1911 Encyclopædia Britannica/Gotham, Wise Men of
GOTHAM, WISE MEN OF, the early name given to the people of the village of Gotham, Nottingham, in allusion to their reputed simplicity. But if tradition is to be believed the Gothamites were not so very simple. The story is that King John intended to live in the neighbourhood, but that the villagers, foreseeing ruin as the cost of supporting the court, feigned imbecility when the royal messengers arrived. Wherever the latter went they saw the rustics engaged in some absurd task.

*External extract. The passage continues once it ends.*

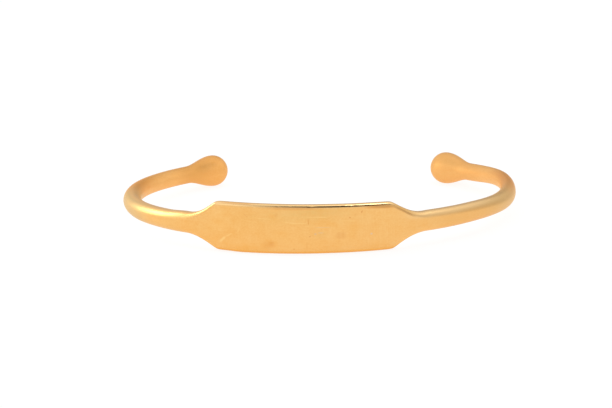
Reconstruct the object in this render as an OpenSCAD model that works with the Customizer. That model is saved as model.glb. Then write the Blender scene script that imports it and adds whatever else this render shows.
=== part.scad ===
// Baby bangle: an open cuff forged from one piece of gold, with a blank name plate in front,
// an arm on each side that turns from flat to round, and a knob on each end.
// It lies on its side on the ground plane, plate towards -Y, opening towards +Y, as it rests by itself.

/* [Oval] */
// Width of the oval that the middle of the metal follows, side to side
oval_width = 46.2; // [42:0.2:54]
// Depth of that oval, from the plate to where it would close at the back
oval_depth = 38.8; // [36:0.2:46]
// Clear gap between the two knobs
knob_gap = 26.5; // [18:0.1:32]

/* [Name plate] */
// Length of the plate along its curve, corner to corner
plate_length = 20.7; // [14:0.1:26]
// Height of the plate
plate_height = 5.75; // [3.6:0.05:8]
// Thickness of the plate
plate_thickness = 1; // [0.8:0.05:1.6]
// Rounding of the plate's rims, as a share of half its thickness
plate_rounding = 0.9; // [0.3:0.05:1]

/* [Shoulders] */
// Length of a shoulder, from the plate's corner to the arm
shoulder_length = 4; // [3:0.1:6]
// How deeply a shoulder is hollowed: 1 is a straight slope
shoulder_hollow = 1.8; // [1:0.1:2.6]
// Softness of the corner between plate and shoulder
corner_softness = 0.2; // [0.1:0.05:0.8]

/* [Arms] */
// Height of an arm beside its shoulder
arm_height = 2.35; // [1.8:0.05:3]
// Thickness of an arm beside its shoulder
arm_thickness = 1.8; // [1.2:0.1:2.4]
// Rounding of an arm's edges beside its shoulder, as a share of half its thickness
arm_rounding = 0.8; // [0.3:0.05:1]
// Length over which the flattened arm turns round
turning_length = 16; // [8:1:20]
// Diameter of the round arm up to its knob
neck_diameter = 2.2; // [1.5:0.05:2.5]

/* [Knobs] */
// Diameter of a knob
knob_diameter = 4; // [2.8:0.1:5]
// Length over which an arm swells into its knob
swell_length = 4; // [2.5:0.1:6]

/* [Smoothness] */
// Facets in each rounded quarter of a section
quarter_facets = 5; // [3:1:6]

/* [Hidden] */

// The oval rail, by the angle travelled from the middle of the plate
half_width = oval_width / 2;
half_depth = oval_depth / 2;
knob_radius = knob_diameter / 2;
end_angle = 180 - asin((knob_gap / 2 + knob_radius) / half_width);

function rail(angle) = [half_width * sin(angle), half_depth * (1 - cos(angle))];

function rail_direction(angle) =
    let (slope = [half_width * cos(angle), half_depth * sin(angle)])
    slope / norm(slope);

// The rail's length up to each of many small steps, and the angle reached there
rail_steps = 300;
rail_step = end_angle / rail_steps;

function chord(step) = norm(rail(step * rail_step) - rail((step - 1) * rail_step));

angle_by_length = [
    for (step = 0, length = 0; step <= rail_steps; step = step + 1, length = length + chord(step))
        [length, step * rail_step]
];
rail_length = angle_by_length[rail_steps][0];

function angle_at(place) = sign(place) * lookup(abs(place), angle_by_length);

// Where each form ends, as a distance along the rail from the middle of the plate
plate_end = plate_length / 2;
shoulder_end = plate_end + shoulder_length;
swell_start = rail_length - swell_length;

function mix(from, to, share) = from + (to - from) * share;

function ease(share) =
    let (part = min(max(share, 0), 1))
    (1 - cos(180 * part)) / 2;

// How far a distance has run past the plate's corner, bent softly instead of starting at once
function past_corner(distance) =
    let (beyond = distance - plate_end)
    (beyond + sqrt(beyond * beyond + corner_softness * corner_softness)) / 2;

// Progress from plate to arm, from flattened to round, and from neck to knob, each from 0 to 1
function shoulder_share(distance) = min(past_corner(distance) / shoulder_length, 1);
function turning_share(distance) = ease((distance - plate_end) / (shoulder_length + turning_length));
function swell_share(distance) = ease((distance - swell_start) / swell_length);

// Height, thickness and edge radius of the section at a distance from the middle of the plate
function section(distance) =
    let (
        shoulder = shoulder_share(distance),
        turned = turning_share(distance),
        swell = swell_share(distance),
        fall = 1 - pow(1 - shoulder, shoulder_hollow),
        flat_height = mix(plate_height, arm_height, fall),
        flat_thickness = mix(plate_thickness, arm_thickness, ease(shoulder)),
        height = mix(mix(flat_height, neck_diameter, turned), knob_diameter, swell),
        thickness = mix(mix(flat_thickness, neck_diameter, turned), knob_diameter, swell),
        flat_rounding = mix(plate_rounding, arm_rounding, ease(shoulder)),
        rounding = mix(flat_rounding, 1, turned)
    )
    [height, thickness, rounding * min(height, thickness) / 2];

// A rounded rectangle as [outward, up] points, facets spread evenly over its four corners
function rounded_outline(height, thickness, radius) = [
    for (corner = [0 : 3], facet = [0 : quarter_facets - 1])
        let (
            middle = 90 * corner + 45,
            turn = 90 * (corner + (facet + 0.5) / quarter_facets)
        )
        [
            sign(cos(middle)) * (thickness / 2 - radius) + radius * cos(turn),
            sign(sin(middle)) * (height / 2 - radius) + radius * sin(turn)
        ]
];

// A ring of points round a place on the rail, pushed ahead along the rail by a straight distance
function ring(angle, ahead, height, thickness, radius) =
    let (
        direction = rail_direction(angle),
        outward = [direction.y, -direction.x],
        centre = rail(angle) + direction * ahead
    )
    [
        for (point = rounded_outline(height, thickness, radius))
            [
                centre.x + outward.x * point[0],
                centre.y + outward.y * point[0],
                point[1]
            ]
    ];

function section_ring(place) =
    let (size = section(abs(place)))
    ring(angle_at(place), 0, size[0], size[1], size[2]);

// A ring on the ball of a knob, at an angle from the ball's middle towards its tip
function knob_ring(side, tilt) =
    let (width = knob_diameter * cos(tilt))
    ring(side * end_angle, side * knob_radius * sin(tilt), width, width, width / 2);

function knob_tip(side) =
    let (tip = rail(side * end_angle) + rail_direction(side * end_angle) * side * knob_radius)
    [tip.x, tip.y, 0];

// Rings stand closer together from this far before a shoulder to this far past it
fine_margin = 0.8;

// Stretches of the right-hand half. Columns: where the stretch ends, and its number of steps
stretches = [
    [plate_end - fine_margin, 9],
    [shoulder_end + fine_margin, 18],
    [swell_start, 26],
    [rail_length, 10]
];
stretch_starts = concat([0], [for (row = stretches) row[0]]);
right_places = [
    for (index = [0 : len(stretches) - 1], step = [1 : stretches[index][1]])
        mix(stretch_starts[index], stretches[index][0], step / stretches[index][1])
];
places = concat(
    [for (index = [len(right_places) - 1 : -1 : 0]) -right_places[index]],
    [0],
    right_places
);

// Angle between the rings on the ball of a knob
ball_step = 15;

rings = concat(
    [for (tilt = [90 - ball_step : -ball_step : ball_step]) knob_ring(-1, tilt)],
    [for (place = places) section_ring(place)],
    [for (tilt = [ball_step : ball_step : 90 - ball_step]) knob_ring(1, tilt)]
);
ring_size = 4 * quarter_facets;
left_tip = len(rings) * ring_size;
right_tip = left_tip + 1;

upright_points = concat([for (r = rings) each r], [knob_tip(-1), knob_tip(1)]);

// Rest: the bangle leans back until the knobs touch the ground behind the plate's lower rim.
// The lean is the slope of the line from the end of that rim that touches a knob from below.
rim_to_knob = [rail(end_angle).y - rail(angle_at(plate_end)).y, plate_height / 2];
lean = atan2(rim_to_knob.y, rim_to_knob.x) - asin(knob_radius / norm(rim_to_knob));

function leaned(point) = [
    point.x,
    point.y * cos(lean) + point.z * sin(lean),
    point.z * cos(lean) - point.y * sin(lean)
];

leaned_points = [for (point = upright_points) leaned(point)];
all_y = [for (point = leaned_points) point.y];
all_z = [for (point = leaned_points) point.z];
base = [0, (min(all_y) + max(all_y)) / 2, min(all_z)];
points = [for (point = leaned_points) point - base];

wall_faces = [
    for (row = [0 : len(rings) - 2], column = [0 : ring_size - 1])
        let (
            next = (column + 1) % ring_size,
            near = row * ring_size,
            far = near + ring_size
        )
        each [
            [near + column, near + next, far + next],
            [near + column, far + next, far + column]
        ]
];
last_ring = (len(rings) - 1) * ring_size;
tip_faces = [
    for (column = [0 : ring_size - 1])
        let (next = (column + 1) % ring_size)
        each [
            [left_tip, next, column],
            [right_tip, last_ring + column, last_ring + next]
        ]
];

// The whole bangle: plate, shoulders, arms and knobs in one swept solid
module bangle() {
    color([0.95, 0.74, 0.43])
        polyhedron(points = points, faces = concat(wall_faces, tip_faces), convexity = 6);
}

bangle();
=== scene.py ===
# %% [markdown]
# A baby bangle in satin gold
#
# This lesson makes one small thing well: an open gold cuff for a baby's wrist, forged from a single
# piece of metal. A blank name plate sits in front, a hollowed shoulder on each side leads into an
# arm, and each arm ends in a knob. The solid model is loaded first and stays where it is. Then a
# finer surface of the same sizes takes its place, with the small unevenness of handwork, and gets a
# worn satin finish. A pale floor, soft lights and a camera close the file.

# %% Load the solid model
import math

import bpy
import numpy as np
from mathutils import Matrix, Vector


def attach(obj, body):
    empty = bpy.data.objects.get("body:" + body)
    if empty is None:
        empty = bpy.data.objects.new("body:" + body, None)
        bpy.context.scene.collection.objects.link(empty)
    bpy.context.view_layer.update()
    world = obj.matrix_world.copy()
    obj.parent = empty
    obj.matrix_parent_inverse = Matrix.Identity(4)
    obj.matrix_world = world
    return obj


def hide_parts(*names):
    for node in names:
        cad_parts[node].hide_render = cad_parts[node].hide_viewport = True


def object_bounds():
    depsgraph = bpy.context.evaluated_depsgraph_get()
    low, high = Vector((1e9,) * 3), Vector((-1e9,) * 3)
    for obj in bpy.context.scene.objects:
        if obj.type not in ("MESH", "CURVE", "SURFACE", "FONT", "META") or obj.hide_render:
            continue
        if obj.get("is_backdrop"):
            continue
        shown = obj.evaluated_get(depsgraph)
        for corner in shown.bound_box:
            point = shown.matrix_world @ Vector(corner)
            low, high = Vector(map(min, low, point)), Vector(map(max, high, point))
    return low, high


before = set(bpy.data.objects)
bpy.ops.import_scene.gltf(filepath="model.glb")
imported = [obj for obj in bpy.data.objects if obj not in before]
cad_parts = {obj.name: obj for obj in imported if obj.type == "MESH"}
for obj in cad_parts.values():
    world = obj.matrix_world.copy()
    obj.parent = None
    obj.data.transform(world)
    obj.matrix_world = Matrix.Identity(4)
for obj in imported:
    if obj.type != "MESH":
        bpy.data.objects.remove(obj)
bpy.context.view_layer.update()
MM = 0.001

# %% [markdown]
# The rail
#
# Seen from above, the middle of the metal follows an oval. A Blender curve with a bevel could carry
# a round wire along it, but here the section changes from a tall thin plate to a round wire, and a
# bevel has one shape only. So the oval is a formula: the half width times the sine of an angle
# across, and the half depth times one minus its cosine towards the back. Distances along the metal
# are what a maker measures, so the angle is looked up from the length that has been travelled.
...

John, on this report, determined to have his hunting lodge elsewhere, and the “wise men” boasted, “we ween there are more fools pass through Gotham than remain in it.” The “foles of Gotham” are mentioned as early as the 15th century in the Towneley Mysteries; and a collection of their “jests” was published in the 16th century under the title Merrie Tales of the Mad Men of Gotham, gathered together by A.B., of Phisicke Doctour. The “A.B.” was supposed to represent Andrew Borde or Boorde (1490?–1549), famous among other things for his wit, but he probably had nothing to do with the compilation. As typical of the Gothamite folly is usually quoted the story of the villagers joining hands round a thornbush to shut in a cuckoo so that it would sing all the year. The localizing of fools is common to most countries, and there are many other reputed “imbecile” centres in England besides Gotham. Thus there are the people of Coggeshall, Essex, the “carles of Austwick,” Yorkshire, “the gowks of Gordon,” Berwickshire, and for many centuries the charge of folly has been made against “silly” Suffolk and Norfolk (Descriptio Norfolciensium about 12th century, printed in Wright’s Early Mysteries and other Latin Poems). In Germany there are the Schildburgers, in Holland the people of Kampen. Among the ancient Greeks Boeotia was the home of fools; among the Thracians, Abdera; among the ancient Jews, Nazareth.
See W. A. Clouston, Book of Noodles (London, 1888); R. H. Cunningham, Amusing Prose Chap-books (1889).